**Task statement:**
Line by line, reproduce exactly the beginning of the listing below, ending with the line that contains "head, skeleton body." and adding nothing.

**Provided material:**
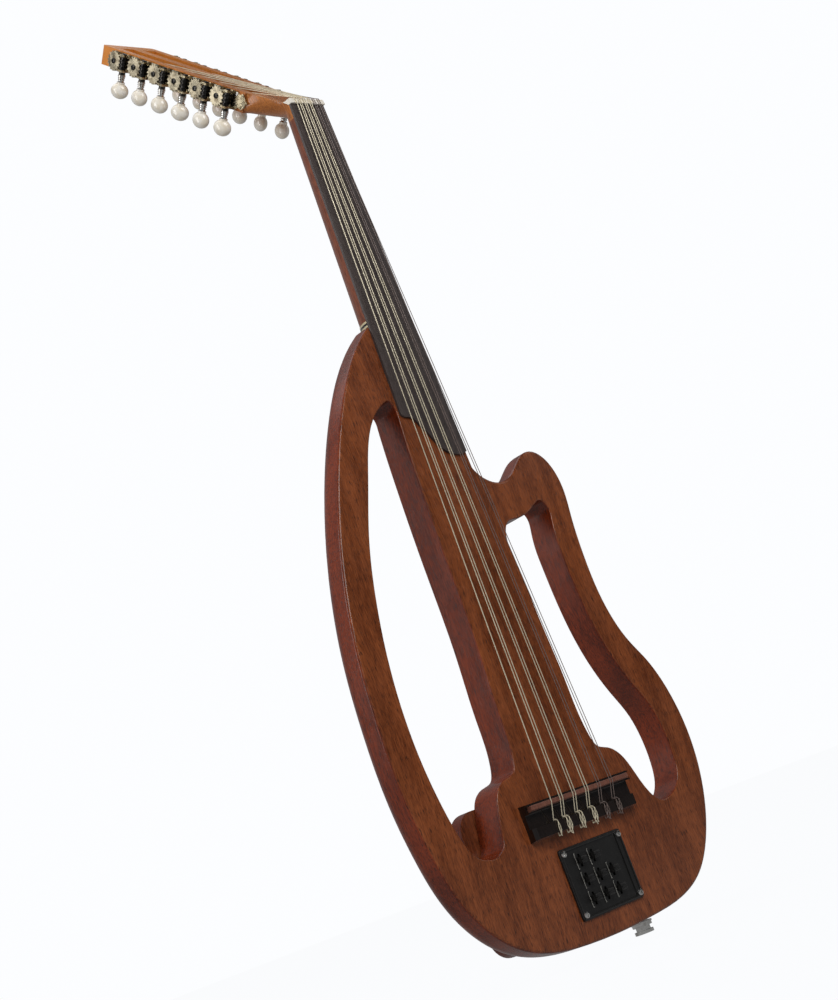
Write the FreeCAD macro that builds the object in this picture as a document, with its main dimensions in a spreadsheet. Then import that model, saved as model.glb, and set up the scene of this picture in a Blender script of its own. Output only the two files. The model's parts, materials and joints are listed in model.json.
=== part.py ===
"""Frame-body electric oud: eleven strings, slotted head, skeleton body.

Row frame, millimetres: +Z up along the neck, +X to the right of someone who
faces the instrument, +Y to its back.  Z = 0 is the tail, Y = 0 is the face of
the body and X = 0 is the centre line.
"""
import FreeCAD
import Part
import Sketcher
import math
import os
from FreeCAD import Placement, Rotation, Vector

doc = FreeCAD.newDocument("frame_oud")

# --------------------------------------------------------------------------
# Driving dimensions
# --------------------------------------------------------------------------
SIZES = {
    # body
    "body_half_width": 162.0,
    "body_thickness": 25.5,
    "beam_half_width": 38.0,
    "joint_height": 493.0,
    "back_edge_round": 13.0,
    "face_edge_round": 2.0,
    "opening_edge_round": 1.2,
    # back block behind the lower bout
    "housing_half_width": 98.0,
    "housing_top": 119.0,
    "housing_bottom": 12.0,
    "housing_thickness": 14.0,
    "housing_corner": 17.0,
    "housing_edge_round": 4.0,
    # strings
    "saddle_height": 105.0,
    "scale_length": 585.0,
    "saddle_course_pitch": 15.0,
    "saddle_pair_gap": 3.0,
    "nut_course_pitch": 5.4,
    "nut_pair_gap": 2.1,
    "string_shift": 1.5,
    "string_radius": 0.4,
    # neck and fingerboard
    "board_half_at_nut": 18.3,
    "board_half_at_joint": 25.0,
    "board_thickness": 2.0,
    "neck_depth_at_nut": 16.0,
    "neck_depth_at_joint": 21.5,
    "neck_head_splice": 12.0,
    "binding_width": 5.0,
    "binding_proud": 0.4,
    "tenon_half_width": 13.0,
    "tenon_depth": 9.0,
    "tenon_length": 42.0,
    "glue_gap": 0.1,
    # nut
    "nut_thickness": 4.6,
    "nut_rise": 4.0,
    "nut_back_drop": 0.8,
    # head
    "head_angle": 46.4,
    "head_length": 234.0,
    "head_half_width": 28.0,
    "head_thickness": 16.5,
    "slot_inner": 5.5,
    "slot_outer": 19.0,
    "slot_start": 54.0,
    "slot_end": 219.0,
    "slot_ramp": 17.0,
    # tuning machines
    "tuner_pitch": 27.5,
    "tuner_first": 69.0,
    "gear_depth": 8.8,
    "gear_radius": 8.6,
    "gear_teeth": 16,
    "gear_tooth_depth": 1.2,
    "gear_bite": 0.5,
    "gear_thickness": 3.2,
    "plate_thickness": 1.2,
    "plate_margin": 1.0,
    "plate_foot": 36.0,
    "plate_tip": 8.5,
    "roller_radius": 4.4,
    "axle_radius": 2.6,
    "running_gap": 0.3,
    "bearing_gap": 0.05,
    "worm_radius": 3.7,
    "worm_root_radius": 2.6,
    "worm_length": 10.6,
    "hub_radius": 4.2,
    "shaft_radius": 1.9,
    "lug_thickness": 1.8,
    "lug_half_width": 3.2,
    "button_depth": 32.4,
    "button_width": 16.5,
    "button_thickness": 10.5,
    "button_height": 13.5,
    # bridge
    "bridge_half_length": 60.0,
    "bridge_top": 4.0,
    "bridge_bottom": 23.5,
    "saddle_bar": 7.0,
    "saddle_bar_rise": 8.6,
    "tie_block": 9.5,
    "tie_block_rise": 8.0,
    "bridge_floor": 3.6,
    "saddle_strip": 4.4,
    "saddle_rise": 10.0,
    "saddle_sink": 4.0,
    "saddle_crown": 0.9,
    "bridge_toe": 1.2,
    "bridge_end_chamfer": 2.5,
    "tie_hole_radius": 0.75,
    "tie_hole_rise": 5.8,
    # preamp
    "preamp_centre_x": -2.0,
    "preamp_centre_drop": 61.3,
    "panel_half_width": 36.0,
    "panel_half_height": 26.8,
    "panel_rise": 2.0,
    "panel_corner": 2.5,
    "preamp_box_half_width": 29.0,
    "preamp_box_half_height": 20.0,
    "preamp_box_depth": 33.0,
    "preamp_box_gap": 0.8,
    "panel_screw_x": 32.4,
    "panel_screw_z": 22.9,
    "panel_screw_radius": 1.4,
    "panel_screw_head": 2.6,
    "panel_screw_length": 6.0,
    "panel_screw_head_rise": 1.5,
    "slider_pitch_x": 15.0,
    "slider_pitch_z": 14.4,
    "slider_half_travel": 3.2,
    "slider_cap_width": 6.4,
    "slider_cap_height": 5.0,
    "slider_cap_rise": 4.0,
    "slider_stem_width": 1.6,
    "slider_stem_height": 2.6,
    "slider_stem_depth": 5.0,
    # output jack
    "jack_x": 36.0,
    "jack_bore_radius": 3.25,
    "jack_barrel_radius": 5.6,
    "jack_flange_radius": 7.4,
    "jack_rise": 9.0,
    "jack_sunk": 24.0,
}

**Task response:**
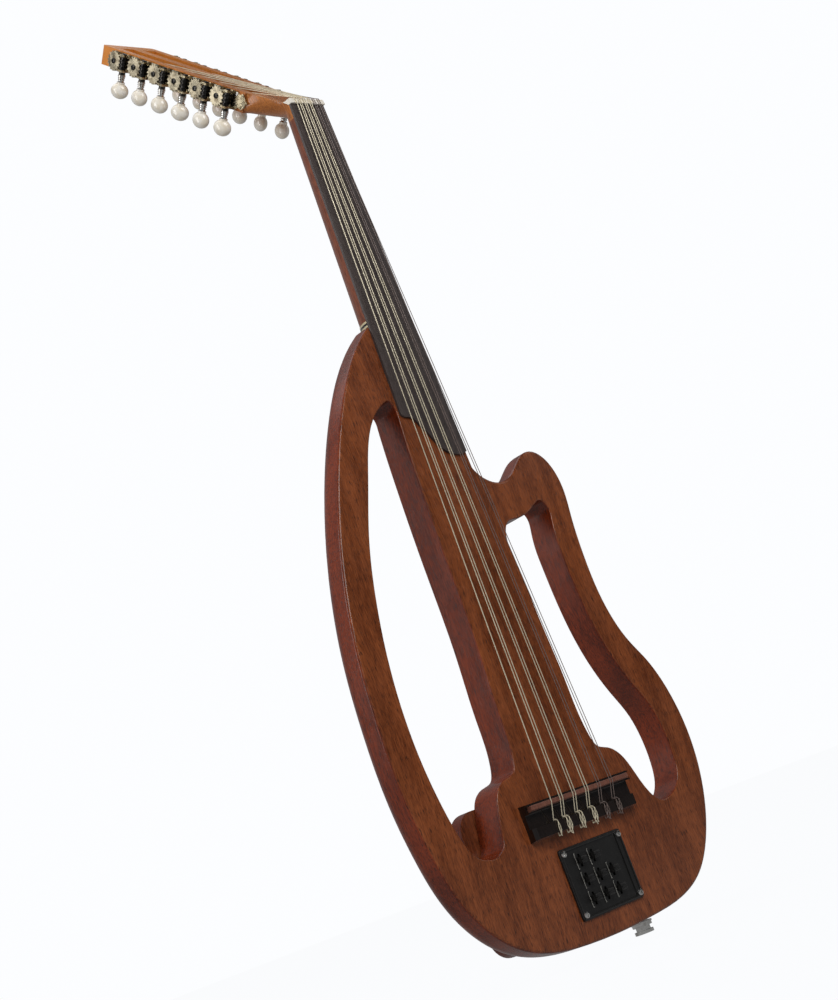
Write the FreeCAD macro that builds the object in this picture as a document, with its main dimensions in a spreadsheet. Then import that model, saved as model.glb, and set up the scene of this picture in a Blender script of its own. Output only the two files. The model's parts, materials and joints are listed in model.json.
=== part.py ===
"""Frame-body electric oud: eleven strings, slotted head, skeleton body.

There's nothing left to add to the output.